The best way to preserve romance is to minimise negative interactions. Of course you’re going to bicker (and that’s perfectly normal as long as the majority of your interactions are still positive), so the next time an altercation arises, pay close attention to what the conflict is really about, and how you’re both engaging in it.
Let’s start off with the bad news – most arguments cannot be solved and will end in a break-up. Don’t take my word for it, I’m citing the results of extensive research compiled by John Gottman, a specialist in relationship stability. His team observed hundreds of couples (heterosexual and homosexual) over decades and found that 70% of conflicts involve perpetual or unresolvable problems. For example, David doesn’t do his share of the housework and this bothers Elizabeth; or Chris always flirts at parties, and Sophie hates it. Couples spend years and huge amounts of energy trying to change each other without success. Lasting couples know this and when these irreconcilable problems first begin to show, they both take steps towards a compromise (or they call it quits in the early stages).
Now for the good news – it’s fairly easy to change a heated argument into a constructive discussion. Participants of Gottman’s workshops are always relieved to hear that even the happiest and most stable couples have their fights. The most important factor in a healthy and lasting relationship is how the partners handle conflict. If the conflict begins with harsh criticism, sarcasm, or contempt, it’s more likely to end badly. If during arguments one regularly ‘floods’ the other with verbal abuse, or the other regularly ‘stonewalls’ (disengages from the situation or even completely ignores the other), the level of negative sentiment slowly starts to overtake the positive, so that the ‘set point’ of happiness in the relationship declines to a degree that becomes too painful to endure. Finally, if no attempt to repair the situation is made, that’s not just the end of romance, that’s the end of the relationship.

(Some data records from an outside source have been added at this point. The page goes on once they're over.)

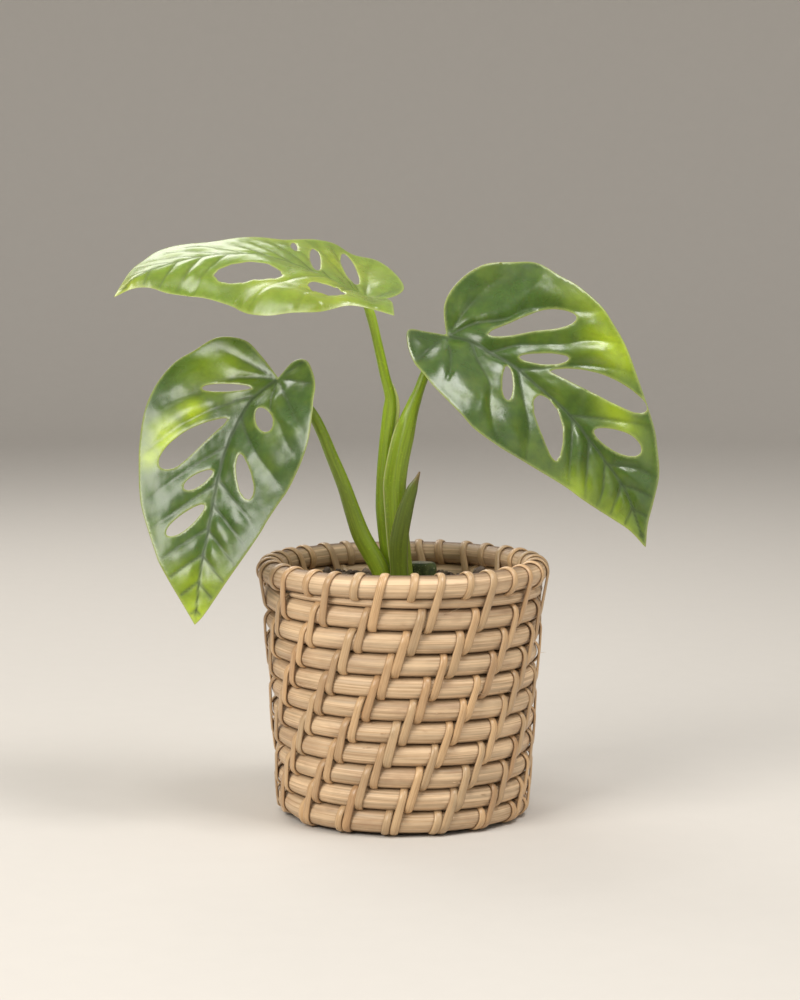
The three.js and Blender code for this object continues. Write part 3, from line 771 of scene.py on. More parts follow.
def lash_wall(skin, wraps, wall, settings):
    """Adds the slanting columns of stitches, the long ones over the rim, and the short rim wraps."""
    cane = wall.cane
    rng = np.random.default_rng(5)
    rim = (RIM_RADIUS, RIM_HEIGHT, RIM_CANE, RIM_CANE)
    step = settings.step / RIM_RADIUS
    for column in range(LASHINGS):
        angle = settings.first_angle + column / LASHINGS * TURN
        at = angle + rng.normal(0, 0.4 * MM) / RIM_RADIUS
        rows = wall.rows_at(at)
        taken = 2 if rows[-1][2] < 0.75 * cane.radius else 1
        tied = [(r, z, cane.radius * (0.7 if h < 2.5 * MM else 1), h) for r, z, h in rows[-taken:]]
        slant = settings.slant * 1.1
        stitch(skin, tied + [rim], at - 0.3 * step, slant, settings, rng, pinch_top=False, count=56)
        lower = len(rows) - taken
        leftward = 1
        while lower >= 1:
            at = angle - step * (leftward + 0.35) + rng.normal(0, 0.45 * MM) / RIM_RADIUS
            here = wall.rows_at(at)
            lower = min(lower, len(here) - 1)
            pair = [(r, z, cane.radius, h) for r, z, h in here[lower - 1:lower + 1]]
            stitch(skin, pair, at, settings.slant * rng.uniform(0.85, 1.15), settings, rng)
            lower -= 1
            leftward += 1
        at = angle - step * (leftward + 0.2)
        row = wall.rows_at(at)[0]
        pair = [(row[0], row[1], cane.radius, row[2]), base_row(BASE_RADIUS - BASE_HALF)]
        stitch(skin, pair, at, settings.slant * 0.4, settings, rng)
        at = angle + settings.wrap_offset / LASHINGS * TURN + rng.normal(0, 0.6 * MM) / RIM_RADIUS
        stitch(wraps, [rim], at, 2.2 * MM, settings, rng, pinch_top=False, count=40)


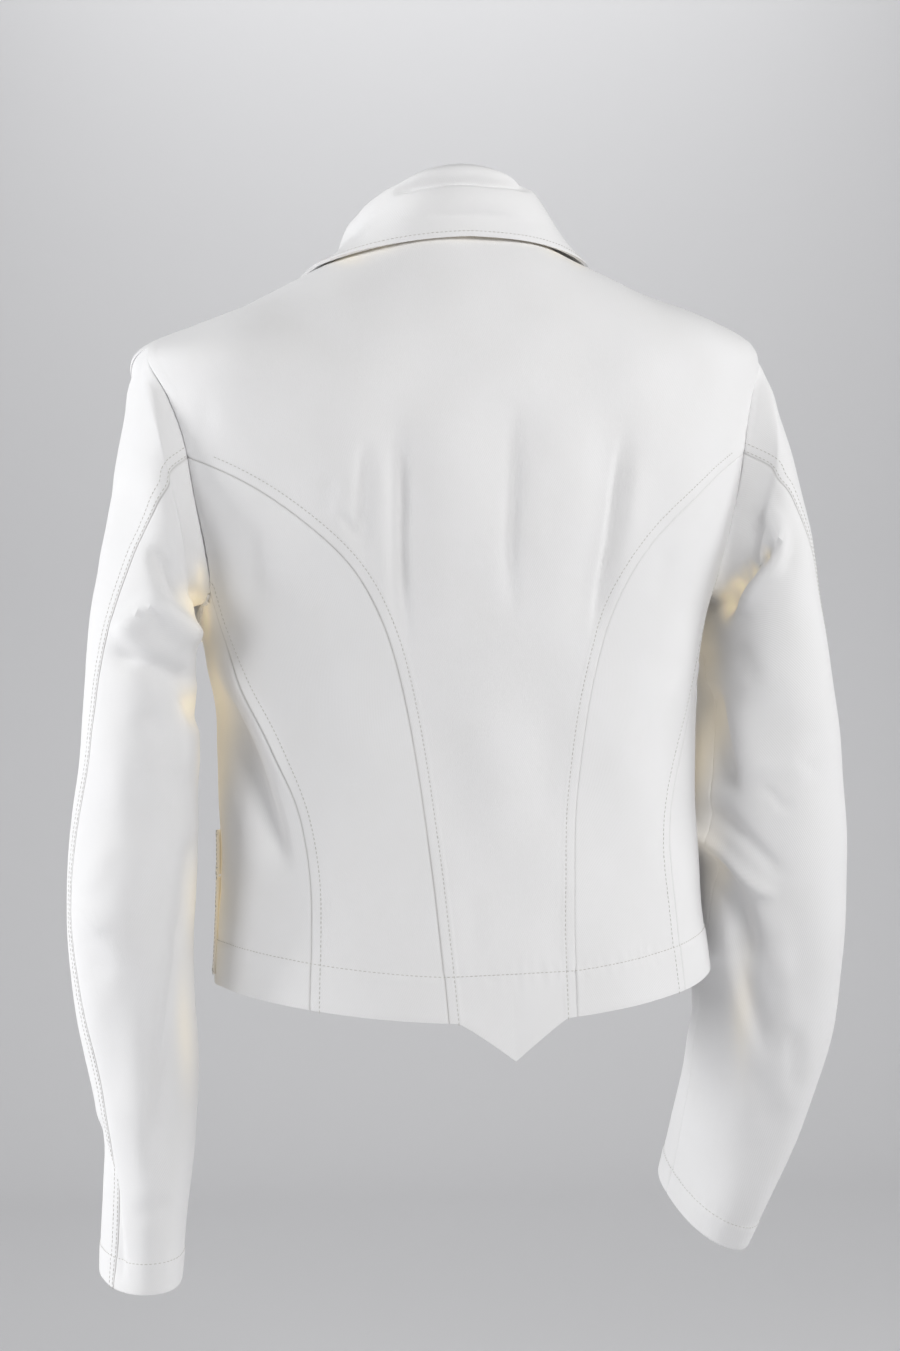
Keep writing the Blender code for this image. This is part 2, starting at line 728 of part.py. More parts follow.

To revive romance, one crucial factor must always remain: friendship. Love is not enough to make it last; you have to like your partner too. Without maintaining a mutual respect and a simple fondness and admiration for your partner, relationships can get too adversarial. According to Gottman (and many, many other psychologists), a happy and lasting relationship in one where each partner supports the other’s hopes and dreams. A relationship is going in the wrong direction if one partner has to sacrifice what they want to make the other person happy. Instead, we must find familiarity and interest in our partner’s emotional world and ‘turn towards them’. Gottman’s data finds that women are more open to the influence of their partners, but men find this difficult. Yet the happier relationships are generally those in which the man listens to his partner and takes account of their views and feelings. Better, longer-lasting relationships are those in which the power is shared. Remember, genuine friendships are equal.
Romance can stay alive even in the most humdrum conversations. It is when you stop acknowledging each other (turning away) that the relationship is on its way to a dead end. While some couples believe that romantic dinners or holidays can make a relationship happy, in fact it is the little daily attentions given to the other person (turning toward) that count for much more.